What you will do: Begin at the first line and end at the line containing "first, second = Vector(first), Vector(second)". Extract exactly those lines.

___ Source excerpt ___

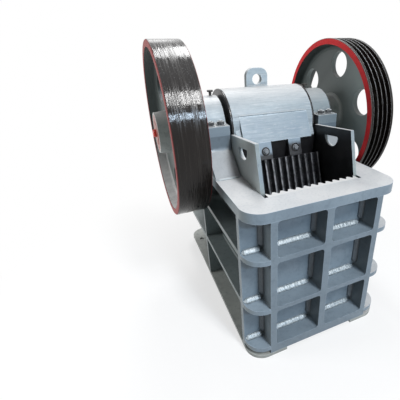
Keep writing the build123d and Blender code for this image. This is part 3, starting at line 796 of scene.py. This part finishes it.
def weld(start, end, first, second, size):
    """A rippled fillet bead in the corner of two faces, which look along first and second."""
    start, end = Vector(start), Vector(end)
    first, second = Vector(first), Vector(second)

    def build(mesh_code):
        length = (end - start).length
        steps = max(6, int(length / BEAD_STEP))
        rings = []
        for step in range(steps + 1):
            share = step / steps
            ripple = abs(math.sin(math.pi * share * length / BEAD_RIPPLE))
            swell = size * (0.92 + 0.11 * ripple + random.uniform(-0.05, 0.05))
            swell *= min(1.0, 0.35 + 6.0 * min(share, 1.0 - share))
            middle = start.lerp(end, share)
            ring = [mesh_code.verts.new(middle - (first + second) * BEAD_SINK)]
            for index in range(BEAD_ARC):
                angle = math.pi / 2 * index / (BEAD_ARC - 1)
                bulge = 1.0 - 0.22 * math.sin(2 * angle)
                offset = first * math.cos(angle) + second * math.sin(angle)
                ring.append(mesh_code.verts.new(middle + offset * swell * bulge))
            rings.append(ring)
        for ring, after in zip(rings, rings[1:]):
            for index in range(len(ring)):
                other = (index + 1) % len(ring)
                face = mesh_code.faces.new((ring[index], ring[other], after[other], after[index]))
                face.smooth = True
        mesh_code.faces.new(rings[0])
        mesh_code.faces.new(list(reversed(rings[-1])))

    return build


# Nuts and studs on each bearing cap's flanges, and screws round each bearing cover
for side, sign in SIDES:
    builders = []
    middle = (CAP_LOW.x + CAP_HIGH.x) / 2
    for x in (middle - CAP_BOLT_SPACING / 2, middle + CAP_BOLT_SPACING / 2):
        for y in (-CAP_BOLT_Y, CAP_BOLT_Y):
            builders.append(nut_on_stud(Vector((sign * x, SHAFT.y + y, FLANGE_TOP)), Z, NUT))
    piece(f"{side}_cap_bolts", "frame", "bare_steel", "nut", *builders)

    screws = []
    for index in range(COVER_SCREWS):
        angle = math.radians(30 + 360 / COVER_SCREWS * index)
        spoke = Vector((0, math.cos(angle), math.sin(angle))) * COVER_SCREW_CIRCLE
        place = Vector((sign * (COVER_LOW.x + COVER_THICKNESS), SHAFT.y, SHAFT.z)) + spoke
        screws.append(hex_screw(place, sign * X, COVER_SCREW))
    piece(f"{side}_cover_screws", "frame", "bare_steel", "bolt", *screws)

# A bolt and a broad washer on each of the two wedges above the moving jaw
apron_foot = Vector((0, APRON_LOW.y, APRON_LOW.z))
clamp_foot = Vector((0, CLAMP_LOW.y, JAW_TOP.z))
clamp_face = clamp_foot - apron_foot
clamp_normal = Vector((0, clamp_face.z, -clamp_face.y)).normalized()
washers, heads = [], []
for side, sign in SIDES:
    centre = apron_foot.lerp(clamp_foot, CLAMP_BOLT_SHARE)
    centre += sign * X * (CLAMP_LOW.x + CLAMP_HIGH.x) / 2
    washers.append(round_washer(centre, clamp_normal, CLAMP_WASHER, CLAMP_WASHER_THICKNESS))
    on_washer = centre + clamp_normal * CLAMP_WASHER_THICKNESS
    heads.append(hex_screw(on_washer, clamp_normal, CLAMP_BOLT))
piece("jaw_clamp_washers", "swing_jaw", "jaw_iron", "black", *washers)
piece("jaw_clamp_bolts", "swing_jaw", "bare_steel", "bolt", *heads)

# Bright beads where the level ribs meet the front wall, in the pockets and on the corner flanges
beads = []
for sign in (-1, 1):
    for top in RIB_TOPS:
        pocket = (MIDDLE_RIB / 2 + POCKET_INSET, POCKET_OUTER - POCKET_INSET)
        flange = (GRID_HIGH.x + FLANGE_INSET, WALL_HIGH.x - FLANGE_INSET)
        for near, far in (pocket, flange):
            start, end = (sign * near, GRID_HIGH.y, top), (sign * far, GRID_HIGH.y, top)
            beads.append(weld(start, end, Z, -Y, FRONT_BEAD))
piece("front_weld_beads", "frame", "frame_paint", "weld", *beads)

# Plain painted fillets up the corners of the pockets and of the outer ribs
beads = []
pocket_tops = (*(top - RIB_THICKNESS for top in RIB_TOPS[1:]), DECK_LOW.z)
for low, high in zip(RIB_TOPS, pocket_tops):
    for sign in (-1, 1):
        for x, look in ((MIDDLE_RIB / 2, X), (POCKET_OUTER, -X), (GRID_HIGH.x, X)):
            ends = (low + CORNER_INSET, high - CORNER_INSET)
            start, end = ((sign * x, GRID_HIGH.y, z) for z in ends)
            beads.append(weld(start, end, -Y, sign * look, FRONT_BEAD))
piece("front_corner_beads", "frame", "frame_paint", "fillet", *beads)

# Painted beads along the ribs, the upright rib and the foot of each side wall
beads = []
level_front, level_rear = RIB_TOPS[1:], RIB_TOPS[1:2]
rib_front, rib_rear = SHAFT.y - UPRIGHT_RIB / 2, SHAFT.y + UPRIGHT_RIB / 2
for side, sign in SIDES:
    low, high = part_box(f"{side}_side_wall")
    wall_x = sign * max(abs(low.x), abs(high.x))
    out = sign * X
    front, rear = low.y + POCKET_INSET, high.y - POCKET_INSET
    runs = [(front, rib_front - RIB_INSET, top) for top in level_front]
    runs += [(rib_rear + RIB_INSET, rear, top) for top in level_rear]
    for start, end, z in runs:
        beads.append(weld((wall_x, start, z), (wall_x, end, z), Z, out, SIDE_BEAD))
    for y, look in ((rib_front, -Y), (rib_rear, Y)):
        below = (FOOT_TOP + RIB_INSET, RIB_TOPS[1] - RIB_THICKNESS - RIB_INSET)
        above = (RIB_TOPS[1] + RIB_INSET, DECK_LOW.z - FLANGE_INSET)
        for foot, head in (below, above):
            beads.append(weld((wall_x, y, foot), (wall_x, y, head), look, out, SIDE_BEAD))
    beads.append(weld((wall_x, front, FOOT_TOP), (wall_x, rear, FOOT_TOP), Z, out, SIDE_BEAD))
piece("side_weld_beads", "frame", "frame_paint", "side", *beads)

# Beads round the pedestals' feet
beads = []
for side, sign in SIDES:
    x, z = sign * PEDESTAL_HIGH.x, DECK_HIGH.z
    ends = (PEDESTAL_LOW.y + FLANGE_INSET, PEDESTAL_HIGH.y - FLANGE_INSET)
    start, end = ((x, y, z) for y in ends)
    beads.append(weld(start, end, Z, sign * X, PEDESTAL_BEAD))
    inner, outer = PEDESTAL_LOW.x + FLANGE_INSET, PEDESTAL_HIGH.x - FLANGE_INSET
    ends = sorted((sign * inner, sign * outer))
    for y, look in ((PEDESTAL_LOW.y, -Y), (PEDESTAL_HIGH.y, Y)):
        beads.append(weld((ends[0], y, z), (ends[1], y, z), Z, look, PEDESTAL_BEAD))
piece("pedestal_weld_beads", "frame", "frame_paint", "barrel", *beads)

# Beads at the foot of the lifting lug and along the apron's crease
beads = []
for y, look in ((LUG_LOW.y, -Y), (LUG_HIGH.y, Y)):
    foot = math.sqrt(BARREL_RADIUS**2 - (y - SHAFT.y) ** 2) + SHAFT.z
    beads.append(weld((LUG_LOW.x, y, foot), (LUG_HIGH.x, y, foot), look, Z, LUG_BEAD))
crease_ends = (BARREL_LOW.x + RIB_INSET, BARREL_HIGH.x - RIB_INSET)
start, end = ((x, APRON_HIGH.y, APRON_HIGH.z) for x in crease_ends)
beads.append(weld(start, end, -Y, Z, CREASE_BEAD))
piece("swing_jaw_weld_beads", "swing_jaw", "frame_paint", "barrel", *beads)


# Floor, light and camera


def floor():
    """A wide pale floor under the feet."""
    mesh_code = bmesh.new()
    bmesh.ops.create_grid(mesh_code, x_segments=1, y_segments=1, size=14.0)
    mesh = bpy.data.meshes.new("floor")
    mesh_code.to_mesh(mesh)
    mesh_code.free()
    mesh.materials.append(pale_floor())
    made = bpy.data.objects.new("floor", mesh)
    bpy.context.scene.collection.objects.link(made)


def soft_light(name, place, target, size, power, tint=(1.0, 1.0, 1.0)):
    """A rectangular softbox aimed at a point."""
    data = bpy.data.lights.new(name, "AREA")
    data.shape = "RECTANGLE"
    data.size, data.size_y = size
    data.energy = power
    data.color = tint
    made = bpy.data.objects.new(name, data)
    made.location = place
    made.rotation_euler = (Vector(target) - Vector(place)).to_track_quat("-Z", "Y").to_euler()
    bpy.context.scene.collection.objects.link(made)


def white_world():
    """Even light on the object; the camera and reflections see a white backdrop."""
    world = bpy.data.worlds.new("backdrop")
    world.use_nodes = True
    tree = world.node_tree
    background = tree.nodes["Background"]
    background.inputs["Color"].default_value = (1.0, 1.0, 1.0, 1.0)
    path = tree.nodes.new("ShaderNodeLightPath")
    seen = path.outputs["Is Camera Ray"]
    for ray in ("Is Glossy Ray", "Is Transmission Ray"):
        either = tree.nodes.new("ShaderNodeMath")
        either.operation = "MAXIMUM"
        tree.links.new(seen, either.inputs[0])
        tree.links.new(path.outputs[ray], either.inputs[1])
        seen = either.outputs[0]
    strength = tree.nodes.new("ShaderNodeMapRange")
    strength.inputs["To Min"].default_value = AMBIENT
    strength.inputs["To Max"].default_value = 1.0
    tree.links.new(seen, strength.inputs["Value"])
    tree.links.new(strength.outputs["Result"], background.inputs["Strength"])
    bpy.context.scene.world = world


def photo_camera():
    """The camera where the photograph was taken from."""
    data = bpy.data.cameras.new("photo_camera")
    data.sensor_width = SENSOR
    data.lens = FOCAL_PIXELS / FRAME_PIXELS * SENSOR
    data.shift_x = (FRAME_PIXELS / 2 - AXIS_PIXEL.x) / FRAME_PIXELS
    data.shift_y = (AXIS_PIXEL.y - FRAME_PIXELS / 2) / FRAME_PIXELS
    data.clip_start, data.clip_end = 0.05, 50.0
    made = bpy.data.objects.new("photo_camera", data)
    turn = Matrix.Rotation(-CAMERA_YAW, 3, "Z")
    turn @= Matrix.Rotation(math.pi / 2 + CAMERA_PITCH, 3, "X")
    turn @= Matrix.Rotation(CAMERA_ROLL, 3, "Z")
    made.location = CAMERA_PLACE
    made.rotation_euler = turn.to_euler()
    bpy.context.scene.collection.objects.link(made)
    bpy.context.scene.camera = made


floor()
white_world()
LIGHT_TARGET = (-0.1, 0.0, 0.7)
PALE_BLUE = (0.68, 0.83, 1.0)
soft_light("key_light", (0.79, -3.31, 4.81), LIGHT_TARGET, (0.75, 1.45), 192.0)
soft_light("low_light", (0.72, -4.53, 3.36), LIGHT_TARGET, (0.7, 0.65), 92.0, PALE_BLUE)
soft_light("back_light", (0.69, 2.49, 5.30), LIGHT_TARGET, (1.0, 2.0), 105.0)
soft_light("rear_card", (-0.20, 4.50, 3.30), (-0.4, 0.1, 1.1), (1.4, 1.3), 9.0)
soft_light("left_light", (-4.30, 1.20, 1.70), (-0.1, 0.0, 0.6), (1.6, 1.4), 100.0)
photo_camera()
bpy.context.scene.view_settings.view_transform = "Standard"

___

Result of the task:
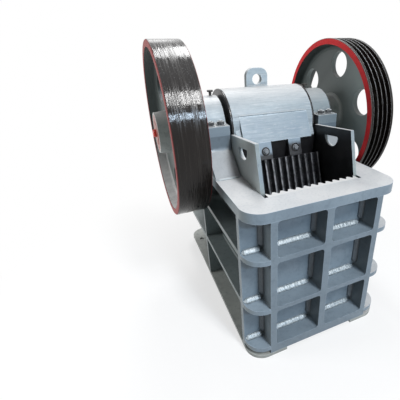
Keep writing the build123d and Blender code for this image. This is part 3, starting at line 796 of scene.py. This part finishes it.
def weld(start, end, first, second, size):
    """A rippled fillet bead in the corner of two faces, which look along first and second."""
    start, end = Vector(start), Vector(end)
    first, second = Vector(first), Vector(second)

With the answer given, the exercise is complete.